The pertinent arbitration language here in issue (“which does not arise out of the federal securities laws”) does not appear in the Shearson and McKinney agreements. The ultimate question, then, is whether Stolsworth’s state law claims are claims that “arise out of” the federal securities laws.

Petitioners argue that the case law applicable to the distinction between claims brought pursuant to the federal securities laws and those brought pursuant to state law would make Stolsworth’s claims “not arise out of federal securities laws.” Shearson, however, abolishes this distinction. In other words, petitioners claim that, if we interpret the agreement in light of the law applicable at the time of the execution of the account agreement in this case, they win. If, on the other hand, we give effect to the broadened concept of “federal securities laws,” evidenced in Shearson, the term “federal securities laws” embraces Stolsworth’s claims; I think we should give effect to the broadened concept, and, therefore, that the arbitration clause here in question does not embrace Stolsworth’s claims and the petition for writ of mandamus is due to be denied.

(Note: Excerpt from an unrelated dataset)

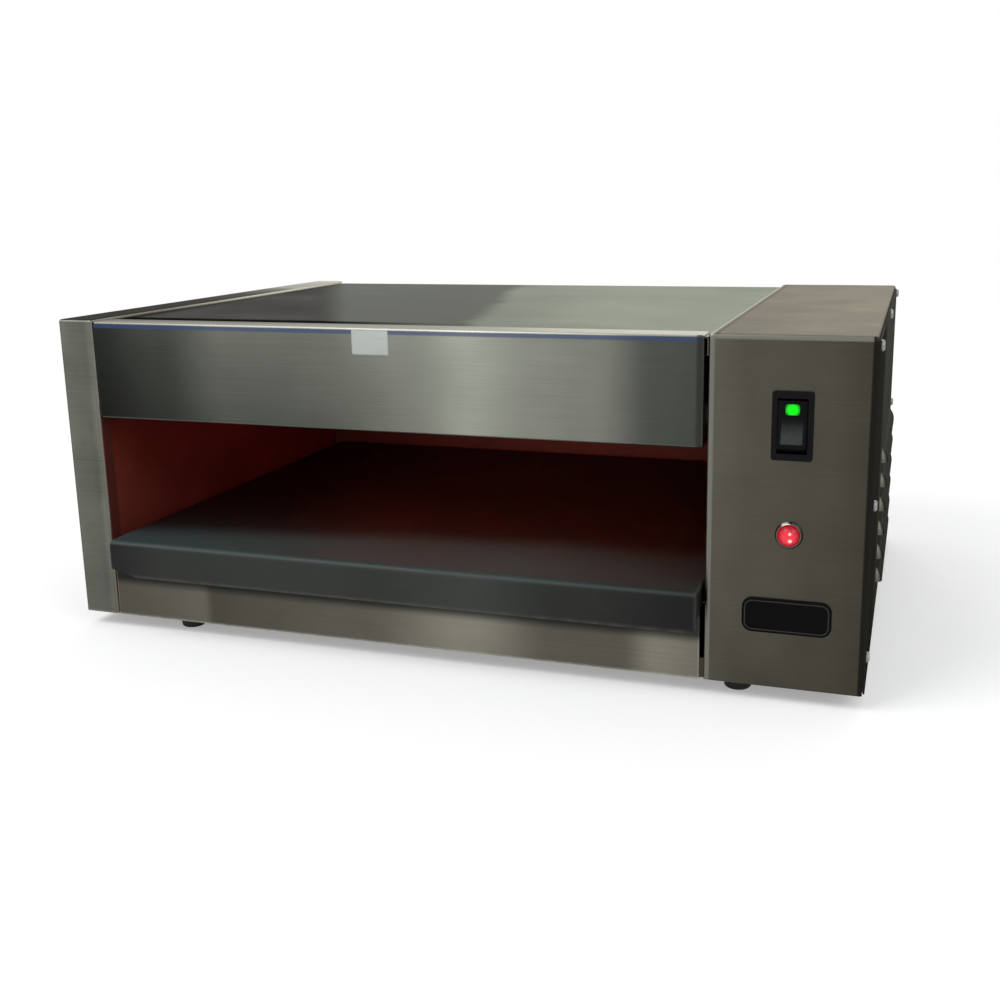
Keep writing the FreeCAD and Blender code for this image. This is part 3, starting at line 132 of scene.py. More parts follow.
def ramp(value, stops, shape="EASE"):
    # Greys or colours at places from 0 to 1; the first stop is at 0 and the last at 1
    node = addNode(value.tree, "ShaderNodeValToRGB", inputs={0: value})
    line = node.color_ramp
    line.interpolation = shape
    for stop in stops[1:-1]:
        line.elements.new(stop[0])
    for element, stop in zip(line.elements, stops):
        tint = stop[1] if isinstance(stop[1], tuple) else (stop[1],) * 3
        element.color = (*tint, 1.0)
    return Signal(node.outputs[0])


def parts(vector):
    return [Signal(part) for part in addNode(vector.tree, "ShaderNodeSeparateXYZ", inputs={0: vector}).outputs]


def joined(x, y, z=0.0):
    return outputOf(treeOf(x, y, z), "ShaderNodeCombineXYZ", inputs={0: x, 1: y, 2: z})


def spotOf(tree):
    # Where the shaded point is on its piece
    return outputOf(tree, "ShaderNodeTexCoord", output="Object")


def facingOf(tree):
    # Which way the surface faces there, on the same axes
    return parts(outputOf(tree, "ShaderNodeTexCoord", output="Normal"))


def bump(height, strength, depth=0.0002):
    return outputOf(height.tree, "ShaderNodeBump",
                    inputs={"Strength": strength, "Distance": depth, "Height": height})


def newGroup(name, takes):
    tree = bpy.data.node_groups.new(name, "ShaderNodeTree")
    for label, value in takes.items():
        kind = "NodeSocketVector" if isinstance(value, tuple) else "NodeSocketFloat"
        tree.interface.new_socket(label, in_out="INPUT", socket_type=kind).default_value = value
    entry = addNode(tree, "NodeGroupInput").outputs
    return tree, {label: Signal(entry[label]) for label in takes}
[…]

SHORES and STEAGALL, JJ., concur. 
      
      . See Dean Witter Reynolds, Inc. v. Byrd, 470 U.S. 213, 105 S.Ct. 1238, 84 L.Ed.2d 158 (1985), where the issue was whether pendent state law claims were subject to arbitration where federal securities law claims were to be tried in federal district court. Justice Marshall noted that Dean Witter Reynolds did not seek arbitration of the federal securities law claims because of its belief that the claims were not arbitrable. The Court did not address that question in that case, but resolved it in Shearson.
      
     
      
      
        . In footnote 1 of Shearson, the Court cited a list of cases that presented some of the conflicting decisions from the Circuit Courts of Appeal. In all but one of those cases the facts show that both state law claims and federal securities law claims were brought. Without exception, the state law claims were submitted to arbitration.